> Stated exercise
Pull out every line in the data that has the string "Vector" in it.

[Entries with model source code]
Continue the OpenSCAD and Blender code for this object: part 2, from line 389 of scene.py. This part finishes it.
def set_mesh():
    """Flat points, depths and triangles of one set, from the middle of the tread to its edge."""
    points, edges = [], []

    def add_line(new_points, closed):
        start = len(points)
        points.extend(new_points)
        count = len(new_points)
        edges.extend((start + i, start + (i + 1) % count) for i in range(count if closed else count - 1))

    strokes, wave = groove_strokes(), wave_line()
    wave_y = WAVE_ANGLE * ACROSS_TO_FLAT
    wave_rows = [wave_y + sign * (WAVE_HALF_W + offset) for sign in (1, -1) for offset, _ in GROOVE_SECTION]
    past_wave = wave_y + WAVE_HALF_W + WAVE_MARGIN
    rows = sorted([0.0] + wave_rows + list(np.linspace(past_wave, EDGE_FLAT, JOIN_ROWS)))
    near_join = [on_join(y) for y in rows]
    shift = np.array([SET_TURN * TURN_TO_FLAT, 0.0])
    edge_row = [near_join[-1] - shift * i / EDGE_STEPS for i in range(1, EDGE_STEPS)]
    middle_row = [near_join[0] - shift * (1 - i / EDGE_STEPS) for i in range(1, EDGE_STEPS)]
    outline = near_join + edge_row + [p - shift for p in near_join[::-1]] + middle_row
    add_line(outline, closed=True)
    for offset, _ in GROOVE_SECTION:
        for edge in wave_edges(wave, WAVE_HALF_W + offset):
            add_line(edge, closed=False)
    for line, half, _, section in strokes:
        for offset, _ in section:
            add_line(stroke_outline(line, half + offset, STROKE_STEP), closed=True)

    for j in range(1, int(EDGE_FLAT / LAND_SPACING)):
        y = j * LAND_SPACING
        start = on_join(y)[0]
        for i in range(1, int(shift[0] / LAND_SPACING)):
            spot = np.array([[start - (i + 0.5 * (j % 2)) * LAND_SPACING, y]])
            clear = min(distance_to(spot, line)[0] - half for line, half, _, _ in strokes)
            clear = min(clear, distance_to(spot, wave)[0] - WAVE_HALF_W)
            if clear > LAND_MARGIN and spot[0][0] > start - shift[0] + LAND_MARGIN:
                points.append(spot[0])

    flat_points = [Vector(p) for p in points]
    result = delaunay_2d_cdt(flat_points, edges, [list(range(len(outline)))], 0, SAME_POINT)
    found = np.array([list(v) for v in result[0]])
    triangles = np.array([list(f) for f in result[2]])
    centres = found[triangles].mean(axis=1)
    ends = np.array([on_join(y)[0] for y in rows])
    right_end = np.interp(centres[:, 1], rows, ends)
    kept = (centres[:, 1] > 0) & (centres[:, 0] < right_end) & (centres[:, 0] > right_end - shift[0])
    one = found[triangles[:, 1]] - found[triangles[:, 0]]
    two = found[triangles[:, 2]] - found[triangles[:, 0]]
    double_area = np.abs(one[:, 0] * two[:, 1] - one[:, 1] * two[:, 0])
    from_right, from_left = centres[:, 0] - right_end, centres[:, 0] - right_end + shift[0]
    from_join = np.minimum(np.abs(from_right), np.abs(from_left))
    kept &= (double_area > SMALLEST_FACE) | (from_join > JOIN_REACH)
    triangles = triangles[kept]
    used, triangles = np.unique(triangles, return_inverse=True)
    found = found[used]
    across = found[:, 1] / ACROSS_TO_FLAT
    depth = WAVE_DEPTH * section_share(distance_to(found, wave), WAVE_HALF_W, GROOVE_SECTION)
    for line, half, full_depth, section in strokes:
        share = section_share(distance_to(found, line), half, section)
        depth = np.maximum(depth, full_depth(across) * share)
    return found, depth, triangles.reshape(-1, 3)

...

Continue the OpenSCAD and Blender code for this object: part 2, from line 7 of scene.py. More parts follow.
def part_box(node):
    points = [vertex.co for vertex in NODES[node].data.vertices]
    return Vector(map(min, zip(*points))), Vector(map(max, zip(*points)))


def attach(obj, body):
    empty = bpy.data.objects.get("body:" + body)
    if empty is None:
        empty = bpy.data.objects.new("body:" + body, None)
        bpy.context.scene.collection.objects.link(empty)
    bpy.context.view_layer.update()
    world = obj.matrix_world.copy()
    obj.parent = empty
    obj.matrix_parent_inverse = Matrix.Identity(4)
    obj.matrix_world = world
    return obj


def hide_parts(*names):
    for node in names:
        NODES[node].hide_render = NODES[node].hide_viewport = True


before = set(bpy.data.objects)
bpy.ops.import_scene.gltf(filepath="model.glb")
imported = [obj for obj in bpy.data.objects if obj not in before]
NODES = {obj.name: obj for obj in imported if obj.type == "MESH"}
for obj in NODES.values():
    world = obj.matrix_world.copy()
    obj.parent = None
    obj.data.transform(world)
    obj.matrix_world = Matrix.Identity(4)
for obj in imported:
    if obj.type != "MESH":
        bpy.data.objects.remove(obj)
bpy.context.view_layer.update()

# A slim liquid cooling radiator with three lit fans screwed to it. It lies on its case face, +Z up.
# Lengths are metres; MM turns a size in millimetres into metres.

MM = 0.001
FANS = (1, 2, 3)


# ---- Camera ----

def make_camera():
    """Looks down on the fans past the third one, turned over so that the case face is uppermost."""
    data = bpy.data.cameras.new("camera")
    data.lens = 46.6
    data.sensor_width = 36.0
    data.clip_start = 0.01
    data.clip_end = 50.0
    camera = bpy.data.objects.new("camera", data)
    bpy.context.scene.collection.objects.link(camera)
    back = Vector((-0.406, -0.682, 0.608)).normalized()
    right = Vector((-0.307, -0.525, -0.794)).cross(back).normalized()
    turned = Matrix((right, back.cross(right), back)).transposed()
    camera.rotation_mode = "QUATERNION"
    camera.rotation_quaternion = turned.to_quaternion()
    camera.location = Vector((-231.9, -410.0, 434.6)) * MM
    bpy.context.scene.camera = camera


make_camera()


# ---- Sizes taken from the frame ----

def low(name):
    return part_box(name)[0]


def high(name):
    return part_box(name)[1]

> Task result
    flat_points = [Vector(p) for p in points]
    return Vector(map(min, zip(*points))), Vector(map(max, zip(*points)))
    back = Vector((-0.406, -0.682, 0.608)).normalized()
    right = Vector((-0.307, -0.525, -0.794)).cross(back).normalized()
    camera.location = Vector((-231.9, -410.0, 434.6)) * MM